Pensez-vous que le prochain président de la République osera s’y atteler ?

Les collectivités locales qui mettent en œuvre l’essentiel des services publics auxquels les Français ont accès, ou bien encore qui réalisent 75 % de l’investissement public, sont les grandes oubliées du débat présidentiel. Peut-être serait-il temps d’admettre que la citoyenneté consumériste à laquelle nous sommes confrontés aujourd’hui est le résultat de cette tension entre, d’une part, un bricolage de la décentralisation aussi sophistiqué qu’illisible et, d’autre part, l’attente en matière de politiques publiques.
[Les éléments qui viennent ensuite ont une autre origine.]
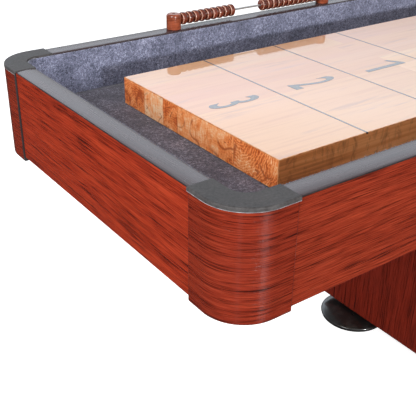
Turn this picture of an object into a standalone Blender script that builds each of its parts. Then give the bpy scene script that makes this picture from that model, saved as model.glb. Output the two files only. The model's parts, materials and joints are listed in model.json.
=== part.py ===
"""Shuffleboard table: a long laminated board in a carpeted cradle, on two cabinet pedestals.

Metres, +Z up. The origin is on the floor under the table's centre, and X runs along the table.
Left is -X, right is +X, front is -Y and back is +Y.
"""

import math

import bmesh
import bpy

# Overall sizes
TABLE_LENGTH = 3.6576  # over the end aprons, 144 in
TABLE_WIDTH = 0.671  # over the side aprons
RAIL_TOP = 0.7874  # 31 in above the floor
GAP = 0.0003  # left between pieces that touch

# Cradle: the rails, the aprons under them and the corner pieces that join them
RAIL_WIDTH = 0.035
RAIL_THICKNESS = 0.008
RAIL_LIP = 0.0025  # height of the rail edge that shows above the apron
LIP_DEPTH = 0.004  # width of that edge
APRON_BOTTOM = RAIL_TOP - 0.152
CARPET_THICKNESS = 0.003
APRON_THICKNESS = RAIL_WIDTH - CARPET_THICKNESS - GAP
CORNER_RADIUS = 0.060  # of the apron faces, about which every corner curve is drawn
CORNER_STEPS = 10
BLOCK_REACH = 0.0885  # from the outer corner along each side
BLOCK_PROUD = 0.0015
BLOCK_BOTTOM = RAIL_TOP - 0.1595
CAP_REACH = 0.0905
CAP_PROUD = 0.0028
CAP_SKIRT = 0.0065  # height of the edge that hangs outside the block
CAP_RISE = 0.0008  # above the rails

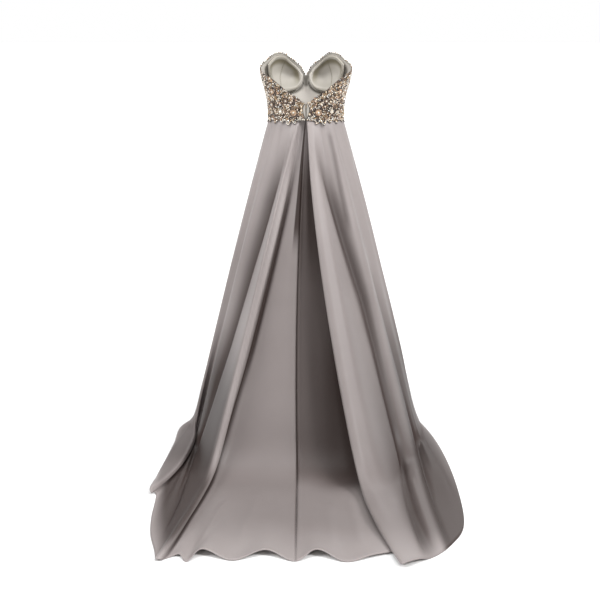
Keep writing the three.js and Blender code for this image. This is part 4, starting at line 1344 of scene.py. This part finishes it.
def bead_panel(start, end, motifs, seed):
    rng = np.random.default_rng(seed)
    tray, taken = Tray(), []
    on_right = start < 180
    at_back = from_back((start + end) / 2) < SIDE_SEAM
    if at_back:
        start, end = (BACK_EDGE_FROM, end) if on_right else (start, 360 - BACK_EDGE_FROM)
    for angle, height, radius, petals, finish in motifs:
        if start < angle < end:
            lay_motif(tray, angle, height, radius, petals, finish, taken)
    laid = scatter(rng, start, end, taken, edge_table(start, end))
    big = laid[:, 2] > STONE_FROM
    lay_stones(tray, rng, laid[big])
    lay_beads(tray, rng, laid[~big])
    if not at_back:
        edge_row(tray, rng, start, end, FRONT_TOP_ROW)
        return tray
    edge_row(tray, rng, start, end, BACK_TOP_ROW)
    beads_beside_zip(tray, on_right)
    start, end = max(start, SCALLOPS_FROM), min(end, 360 - SCALLOPS_FROM)
    edge_row(tray, rng, start, end, SCALLOP_ROW)
    edge_row(tray, rng, start, end, SCALLOP_TRIM)
    return tray


BEAD_SEEDS = {"bodice_back_right": 11, "bodice_side_front_right": 12, "bodice_centre_front": 13,
              "bodice_side_front_left": 14, "bodice_back_left": 15}
all_motifs = MOTIFS + FRONT_MOTIFS
all_motifs = all_motifs + [(360 - a, h, r, n, f) for a, h, r, n, f in all_motifs]
for name, start, end, _ in PANELS:
    bead_panel(start, end, all_motifs, BEAD_SEEDS[name]).join(name + "_beads")

# %% Pull of the zip, with a hook and an eye above it
PULL_LIFT, HOOK_LIFT = 5.0, 4.2
PULL_HEIGHTS = [45, 50.5, 41.5]  # ring of the slider, ring over it, the pull itself
HOOK_ANGLES, HOOK_HEIGHTS = [-1.3, 1.3], [53, 53]
fastening = Tray()
places, frames = spots([0, 0, 0], PULL_HEIGHTS, PULL_LIFT)
fastening.add(RING, places[:2], frames[:2], np.array([1.5, 1.1]) * MM, GOLD, flat=0.8)
fastening.add(BALL, places[2:], frames[2:], np.array([[1.1, 3.0]]) * MM, GOLD, flat=0.6)
places, frames = spots(HOOK_ANGLES, HOOK_HEIGHTS, HOOK_LIFT)
fastening.add(RING, places, frames, np.array([1.3, 1.3]) * MM, TAUPE, flat=0.6)
fastening.join("zip_pull", "zip_tape")

# %% [markdown]
# ## Cloth facts
#
# The sheets of cloth and the pads are gathered here and counted. The skirt's pieces are wide at the hem
# and narrow at the waist, and the panels are shaped too; the skirt's pieces printed their flat area as
# they were cut.

sheets = [skirt_right, skirt_front, skirt_left, lining, tape, *panels.values(), *lips]
print("sheets:", len(sheets), "pads:", len(cups))
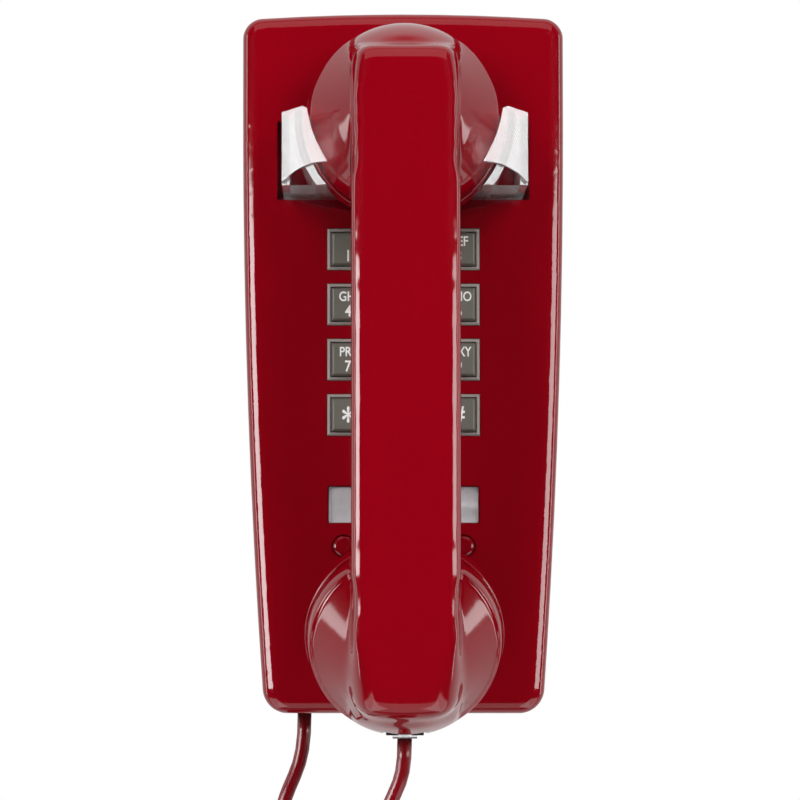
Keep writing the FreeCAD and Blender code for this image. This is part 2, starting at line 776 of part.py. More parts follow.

Ainsi, alors que la décentralisation devait renforcer l’implication citoyenne, le taux d’abstention aux élections municipales n’a jamais été aussi élevé, augmentant de 20 points entre 1977 et 2014. Face à cela, acceptons de nous engager dans une architecture audacieuse qui puisse permettre de définir un cadre pour les décennies à venir. Soyons clairs : procrastiner en matière de décentralisation reviendrait à continuer de laisser libre cours à la seule approche comptable, qui n’a jamais fait sens. Celle-ci n’a d’autres buts que de conforter la relation infantile qu’entretient, à dessein, l’Etat avec les collectivités locales, alors que… c’est à cette échelle que le cœur de la République bat.